- TASK DETAILS -
Repeat, please, only the lines from the top of the data down to the line with "scale = chance.normal(1.0, 0.045, total).clip(0.88, 1.12)"; include both of those lines.

- DATA EXTRACT -
# # # # #

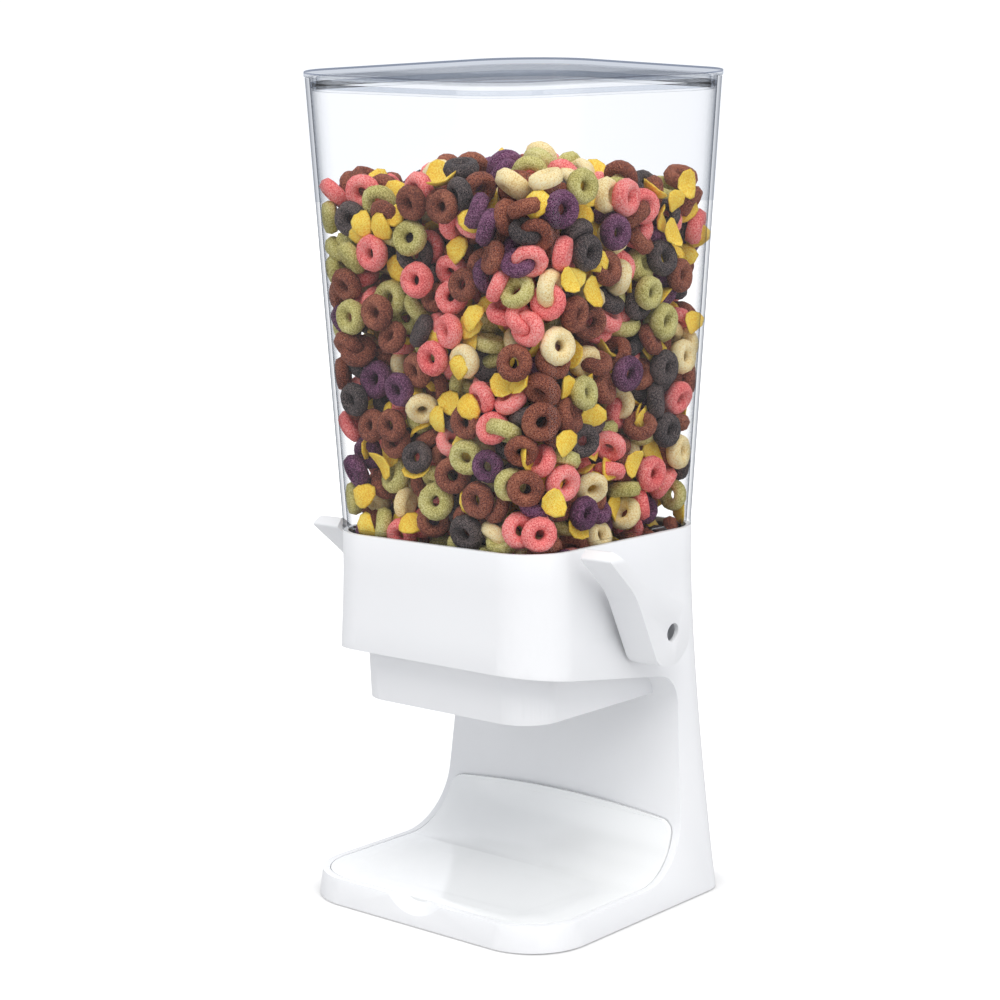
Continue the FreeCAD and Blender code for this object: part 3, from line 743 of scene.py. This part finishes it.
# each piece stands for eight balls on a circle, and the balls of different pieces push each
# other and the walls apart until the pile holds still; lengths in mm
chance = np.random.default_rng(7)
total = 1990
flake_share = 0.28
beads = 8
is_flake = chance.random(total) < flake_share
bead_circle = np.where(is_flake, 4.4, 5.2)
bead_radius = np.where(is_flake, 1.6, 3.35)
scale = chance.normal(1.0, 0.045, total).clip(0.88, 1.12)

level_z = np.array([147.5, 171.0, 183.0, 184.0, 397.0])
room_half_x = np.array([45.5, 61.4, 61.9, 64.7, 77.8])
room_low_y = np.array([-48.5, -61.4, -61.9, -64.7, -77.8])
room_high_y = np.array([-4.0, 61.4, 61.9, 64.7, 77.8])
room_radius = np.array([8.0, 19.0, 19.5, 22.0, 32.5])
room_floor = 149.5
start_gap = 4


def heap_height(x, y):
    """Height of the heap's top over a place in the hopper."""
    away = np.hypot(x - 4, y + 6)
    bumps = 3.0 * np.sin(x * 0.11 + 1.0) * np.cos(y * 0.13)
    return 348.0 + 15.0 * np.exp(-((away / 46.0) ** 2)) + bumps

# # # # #

- TASK ANSWER -
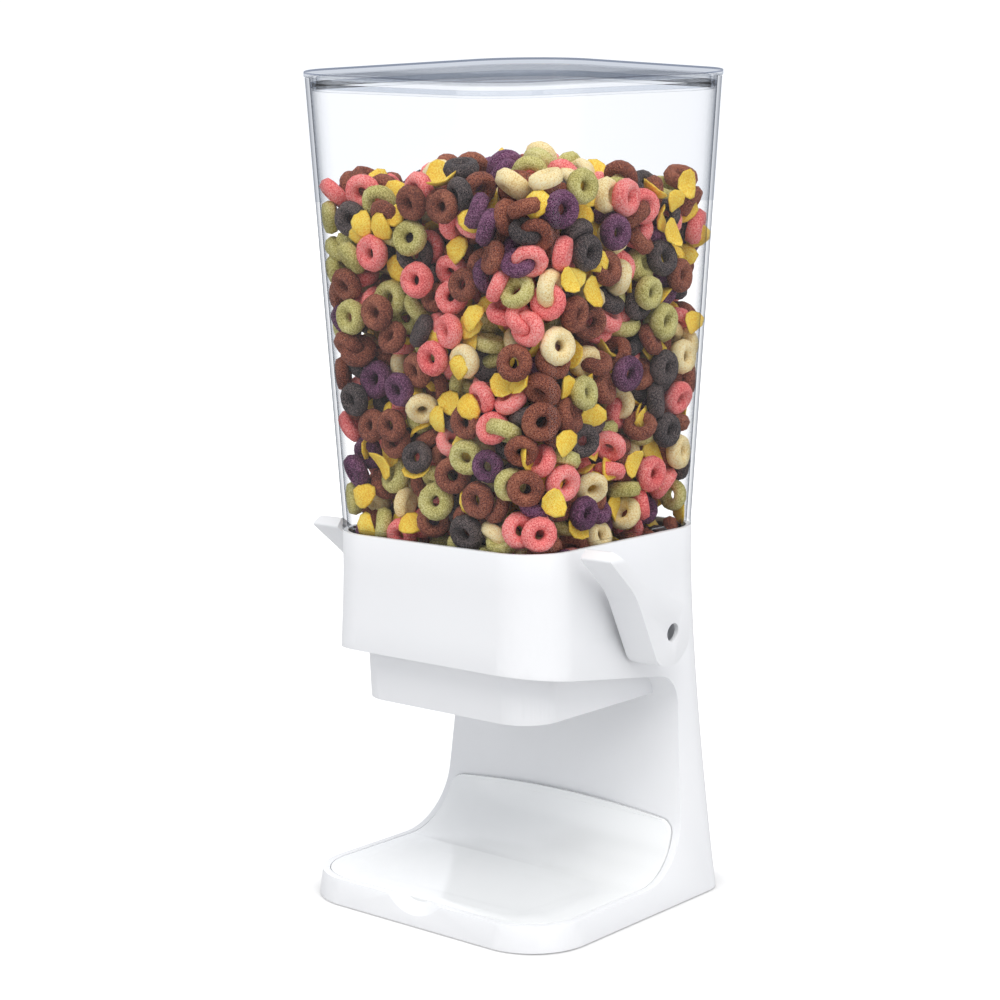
Continue the FreeCAD and Blender code for this object: part 3, from line 743 of scene.py. This part finishes it.
# each piece stands for eight balls on a circle, and the balls of different pieces push each
# other and the walls apart until the pile holds still; lengths in mm
chance = np.random.default_rng(7)
total = 1990
flake_share = 0.28
beads = 8
is_flake = chance.random(total) < flake_share
bead_circle = np.where(is_flake, 4.4, 5.2)
bead_radius = np.where(is_flake, 1.6, 3.35)
scale = chance.normal(1.0, 0.045, total).clip(0.88, 1.12)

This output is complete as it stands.